Progressive clergy voices think government should stay out of religion.
Although much of the support for sectarian commission prayers comes from local Southern Baptist pastors and churches, one retired minister from that denomination took the opposite stance.
Speaking at the commission meeting Feb. 22, the Rev. Charles Wilson said Baptists should maintain their historic advocacy of church-state separation. (The Southern Baptist Convention dropped its support for separation after a fundamentalist faction took over in 1979.)
Said Wilson, “Every time a sectarian prayer is uttered in a government meeting, somebody else’s freedom is being denied.”

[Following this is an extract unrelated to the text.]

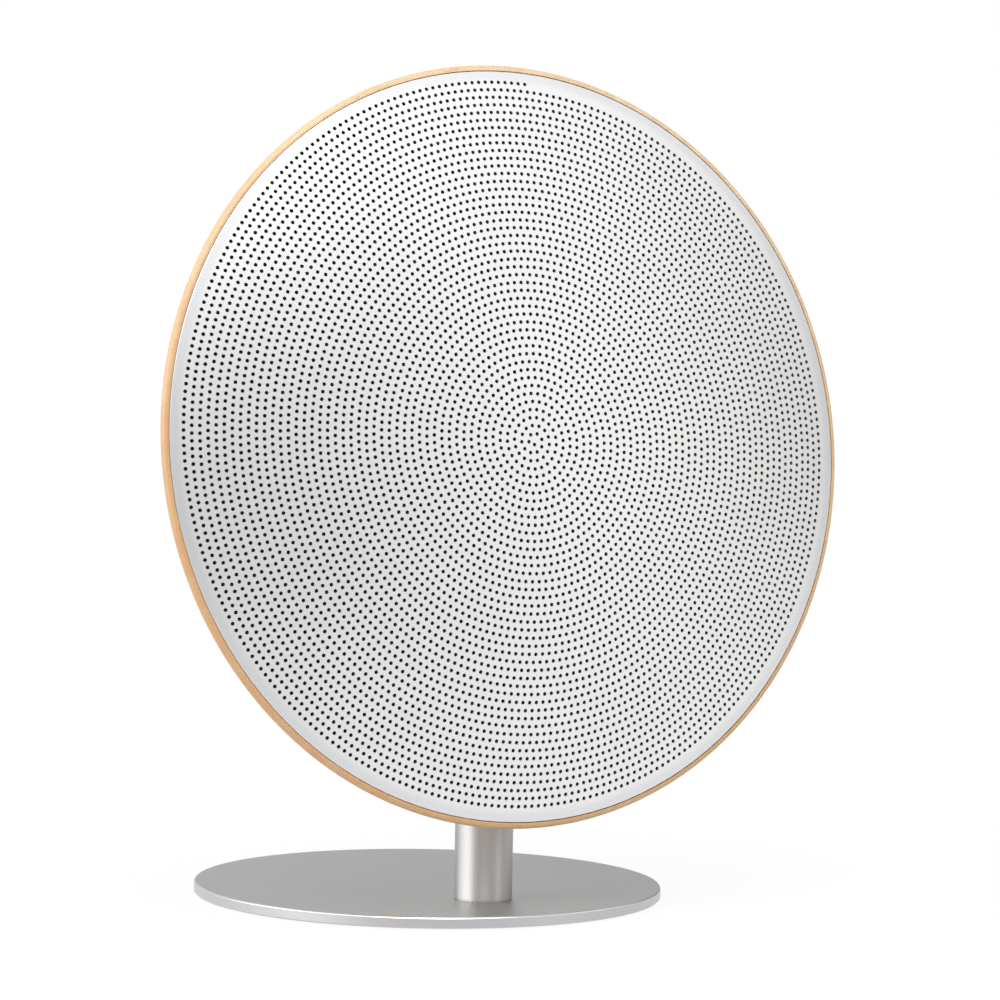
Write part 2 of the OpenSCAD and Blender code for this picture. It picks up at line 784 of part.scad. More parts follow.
module wireless_module() {
  color(satin) in_head() translate([0, board_y]) translate(module_at) {
    block(module_l, module_w, board_z - module_t, board_z);
    translate([module_l * 0.1, 0])
      block(module_l * 0.75, module_w * 0.88, board_z - module_t - can_t, board_z - module_t);
  }
}

module battery_pack() {
  corner = 2.5;
  color("royalblue") in_head() translate(battery_at) {
    block(battery_l, battery_w - 2 * corner, battery_z, battery_z + battery_t);
    block(battery_l - 2 * corner, battery_w, battery_z, battery_z + battery_t);
    for (x = sides, y = sides)
      translate([x * (battery_l / 2 - corner), y * (battery_w / 2 - corner)])
        rod(corner, battery_z, battery_z + battery_t);
  }
}

module battery_pad() {
  color(black) in_head() translate(battery_at)
    block(battery_l - 4, battery_w - 4, battery_z + battery_t, baffle_back);
}

// Steel strap over the battery, with a foot at each end on the baffle
module battery_strap() {
  low = battery_z - fit - strap_t;
  color(satin) in_head() translate(battery_at) translate([strap_x, 0]) difference() {
    union() {
      block(strap_w, 2 * strap_y, low, low + strap_t);
      for (s = sides) {
        translate([0, s * (strap_y - strap_t / 2)]) block(strap_w, strap_t, low, baffle_back);
        translate([0, s * strap_screw_y])
          block(strap_w, strap_foot, baffle_back - strap_t, baffle_back);
      }
    }
    for (s = sides) translate([0, s * strap_screw_y])
      rod(m2[0] + 0.15, baffle_back - strap_t - 1, baffle_back + 1);
  }
}

module strap_screws() {
  color(steel) in_head() for (s = sides)
    translate(battery_at) translate([strap_x, s * strap_screw_y])
      pan_screw(m2, baffle_back - strap_t, strap_t + baffle_t - 0.6, true);
}

// Plate set into the back of the bowl, with bores for the buttons, the light and the socket
module port_plate() {
  color(black) at_port() difference() {
    union() {
      obround(port_l, port_w, port_out, port_floor);
      obround(neck_l, neck_w, port_floor - 0.1, port_in);
      for (s = sides) translate([s * control_post_x, 0]) rod(control_post_r, port_in - 0.1, control_z);
    }
    for (x = button_x) translate([x, 0])
      rod(button_r + button_fit, port_out - 1, port_in + 1);
    translate([light_x, 0]) rod(light_r + screw_fit, port_out - 1, port_in + 1);
    translate([socket_x, 0])
      obround(socket_l + 0.2, socket_w + 0.2, port_out - 1, port_in + 1);
    for (s = sides) {
      translate([s * port_screw_x, 0]) flush_hole(m25, port_out, 3, true);
      translate([s * control_post_x, 0]) rod(m2[0] + screw_fit, port_in - 2, control_z + 1);
    }
  }
}

module port_screws() {
  color(steel) for (s = sides) at_port(s * port_screw_x)
    flush_screw(m25, port_out, port_screw_l, true);
}

// Small board behind the port plate, with a key switch under each button
module control_board() {
  color("darkgreen") at_port() difference() {
    union() {
      block(neck_l - 1, neck_w - 1, control_z, control_z + control_t);
      for (x = button_x) translate([x, 0]) {
        block(5, 5, control_z - 1.2, control_z);
        rod(1.5, port_in + fit / 2 + button_lip_t + switch_gap, control_z - 1);
      }
    }
    for (s = sides) translate([s * control_post_x, 0])
      rod(m2[0] + 0.15, control_z - 1, control_z + control_t + 1);
  }
}

module control_board_screws() {
  color(steel) for (s = sides) at_port(s * control_post_x)
    pan_screw(m2, control_z + control_t, control_screw_l);
}

// Push button: a dished cap, and a lip that stops it behind the plate
module button(x) {
  lip_z = port_in + fit / 2;
  dish_r = 12;
  color(black) at_port(x) difference() {
    union() {
      rod(button_r, port_out - button_proud, lip_z + 0.1);
      rod(button_lip_r, lip_z, lip_z + button_lip_t);
    }
    translate([0, 0, port_out - button_proud - dish_r + 0.3]) sphere(dish_r);
  }
}

module power_button() { button(button_x[0]); }
module volume_down_button() { button(button_x[1]); }
module volume_up_button() { button(button_x[2]); }

// Charging socket: an oval metal shell with a floor and a contact tongue
module charging_socket() {
  color(satin) at_port(socket_x) {
    difference() {
      obround(socket_l, socket_w, port_out + 0.4, control_z);
      obround(socket_l - 0.7, socket_w - 0.7, port_out - 1, control_z - 1.2);
    }
    block(6.6, 0.7, port_out + 1.2, control_z - 1);
  }
}

module status_light() {
  color("white") at_port(light_x) rod(light_r, port_out, control_z);
}

foot_pad();
base_plate();
base_screw();
stem();
stem_washer();
stem_bracket();
bracket_screws();
stem_set_screw();
wood_shell();
baffle();
baffle_gasket();
baffle_screws();
grille();
grille_cloth();
grille_ring();
left_frame();
left_surround();
left_cone();
left_dust_cap();
left_voice_coil();
left_spider();
left_top_plate();
left_magnet();
left_yoke();
right_frame();
right_surround();
right_cone();
right_dust_cap();
right_voice_coil();
right_spider();
right_top_plate();
right_magnet();
right_yoke();
driver_screws();
radiator_frame();
radiator_surround();
radiator_plate();
radiator_screws();
main_board();
board_screws();
wireless_module();
battery_pack();
battery_pad();
battery_strap();
strap_screws();
port_plate();
port_screws();
control_board();
control_board_screws();
power_button();
volume_down_button();
volume_up_button();
charging_socket();
status_light();
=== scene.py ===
"""A round tabletop speaker: a turned beech bowl, a perforated metal dome, a stem and a base.

Sizes are in millimetres, and the finished pieces in metres. +Z is up, the grille faces -Y, and
the origin is the centre of the underside. Pieces of the head are drawn in the head's own frame,
whose Z axis points out of the grille and whose origin is the centre of the bowl's front plane.
"""

import json
import logging
import math
from dataclasses import dataclass
from enum import Enum
from typing import Callable, Sequence, Union

import bmesh
import bpy
from mathutils import Matrix, Vector


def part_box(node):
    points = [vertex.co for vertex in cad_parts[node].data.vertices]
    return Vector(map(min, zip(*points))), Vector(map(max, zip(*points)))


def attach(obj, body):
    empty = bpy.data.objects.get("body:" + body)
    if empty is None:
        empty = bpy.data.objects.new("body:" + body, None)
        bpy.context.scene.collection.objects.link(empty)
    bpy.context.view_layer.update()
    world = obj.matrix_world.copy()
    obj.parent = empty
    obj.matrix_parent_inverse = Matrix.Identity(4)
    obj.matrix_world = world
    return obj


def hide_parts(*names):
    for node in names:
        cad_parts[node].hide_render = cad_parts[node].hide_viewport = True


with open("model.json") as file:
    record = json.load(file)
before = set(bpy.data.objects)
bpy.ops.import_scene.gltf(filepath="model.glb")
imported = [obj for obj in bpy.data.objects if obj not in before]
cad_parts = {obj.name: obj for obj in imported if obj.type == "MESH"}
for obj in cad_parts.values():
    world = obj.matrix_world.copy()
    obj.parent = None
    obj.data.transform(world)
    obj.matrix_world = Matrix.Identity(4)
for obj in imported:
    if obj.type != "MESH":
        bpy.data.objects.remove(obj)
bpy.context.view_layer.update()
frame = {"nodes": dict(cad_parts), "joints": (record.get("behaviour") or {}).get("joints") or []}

log = logging.getLogger("speaker")

MM = 0.001
TURN = 2 * math.pi
WHITE = (1.0, 1.0, 1.0)
DOME = 411.1  # radius of the dome's front
CENTRE = 11.9 - DOME  # height of the dome's centre in the head's frame
SEAT = -1.8  # depth of the seat of the grille and the baffle behind the front plane
STEM_FORWARD = 31.4  # distance of the stem in front of the base's centre
PLATE_UP = 18.0  # height of the rear plate's middle above the head's centre
BAFFLE_RING = 88.1  # radius of the ring of the baffle's screws
PORT_SCREWS = 33.0  # distance of the rear plate's screws from its middle
WELD = 0.002  # distance within which two points of a mesh are one

Colour = tuple[float, float, float]
Input = Union["Sock", float, int, bool, str, Sequence, bpy.types.ID]


class Graph:
    """A node tree that is built by expressions and by one method for every other node."""

    def __init__(self, tree: bpy.types.NodeTree) -> None:
        """Wraps a shader or geometry tree."""
        self.tree = tree

    def add(self, kind: str, settings: dict | None = None, inputs: dict | None = None,
            output: int | str = 0) -> "Sock":
        """Adds a node, sets it up and fills its sockets.

        Args:
            kind: The node's type name.
            settings: Properties of the node, set first.
            inputs: Values or links, by socket name or number.
            output: The name or number of the socket to return.

        Returns:
            The chosen output socket, wrapped.
        """
        node = self.tree.nodes.new(kind)
        for key, value in (settings or {}).items():
            setattr(node, key, value)
        for key, value in (inputs or {}).items():
            self.put(node.inputs[key], value)
        return Sock(self, node.outputs[output])

    def put(self, socket: bpy.types.NodeSocket, value: Input) -> None:
        """Links an input socket, or sets its own value.

        Args:
            socket: The input socket.
            value: A wrapped output, a list of them or a plain value.
        """
        for link in value if isinstance(value, list) else [value]:
            if isinstance(link, Sock):
                self.tree.links.new(link.socket, socket)
            elif socket.type == "RGBA" and len(link) == 3:
                socket.default_value = (*link, 1)
            else:
                socket.default_value = link

    def mix(self, factor: Input, low: Input, high: Input) -> "Sock":
        """Mixes two colours: a factor of 0 gives low and 1 gives high."""
        return self.add("ShaderNodeMix", {"data_type": "RGBA"}, {0: factor, 6: low, 7: high}, 2)

    def combine(self, x: Input, y: Input, z: Input) -> "Sock":
        """Makes a vector of three numbers."""
        return self.add("ShaderNodeCombineXYZ", None, {0: x, 1: y, 2: z})

    def polar(self, reach: "Sock", way: "Sock", height: Input = 0.0) -> "Sock":
        """Makes a place from its distance from the Z axis, its direction and its height."""
        return self.combine(reach * way.maths("COSINE"), reach * way.maths("SINE"), height)

    def join(self, *shapes: "Sock") -> "Sock":
        """Joins shapes in a geometry tree."""
        return self.add("GeometryNodeJoinGeometry", None, {0: list(shapes)})

    def shape(self, result: "Sock", material: bpy.types.Material) -> None:
        """Ends a geometry tree: one real mesh in one material.

        Args:
            result: The shape that the tree makes.
            material: Its material.
        """
        real = self.add("GeometryNodeRealizeInstances", None, {"Geometry": result})
        made = self.add("GeometryNodeSetMaterial", None, {"Geometry": real, "Material": material})
        self.tree.interface.new_socket("Geometry", in_out="OUTPUT",
                                       socket_type="NodeSocketGeometry")
        self.finish("NodeGroupOutput", made, "Geometry")

    def finish(self, kind: str, result: "Sock", socket: str) -> None:
        """Ends the tree in an output node of a kind, by one of its sockets."""
        self.put(self.tree.nodes.new(kind).inputs[socket], result)

    def sizes(self, values: dict[str, float | int]) -> dict[str, "Sock"]:
        """Gives a geometry tree one named input for each size.

        Args:
            values: Default values by name.

        Returns:
            The inputs inside the tree, by name.
        """
        node = self.tree.nodes.new("NodeGroupInput")
        for name, value in values.items():
            kind = "NodeSocketInt" if isinstance(value, int) else "NodeSocketFloat"
            item = self.tree.interface.new_socket(name, in_out="INPUT", socket_type=kind)
            item.default_value = value
        return {name: Sock(self, node.outputs[name]) for name in values}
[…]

Charles Haynes, senior scholar at the First Amendment Center, said the Supreme Court invited the kind of bitter community fight seen in Forsyth when it upheld nonsectarian invocations in the Nebraska legislature in a 1983 decision. He says spiraling religious pluralism makes it virtually impossible to find a “nonsectarian” prayer – or prayer giver – that makes everyone happy.
“Generic prayers may have passed muster in the first Congress,” observed Haynes in a recent column, “but 200 years later, one prayer no longer fits all in the most religiously diverse country on the planet. Moreover, reducing prayers to the lowest common denominator should offend people of any faith – not to mention the growing numbers of Americans who have no religious affiliation.
“Instead of futile (and expensive) efforts to re-impose ‘in the name of Jesus,’” he continued, “Christians in Forsyth County who care about authentic prayer should urge the commissioners to start meetings with a moment of silence.
“In silence,” Haynes concluded, “people can pray (or not) as their conscience dictates. After all, the First Amendment right to choose in matters of faith is also a Christian principle – worthy of upholding in the name of Jesus.”
In the meantime, however, noise not silence is likely to be the order of the day, as the legal battle over Forsyth prayers continues.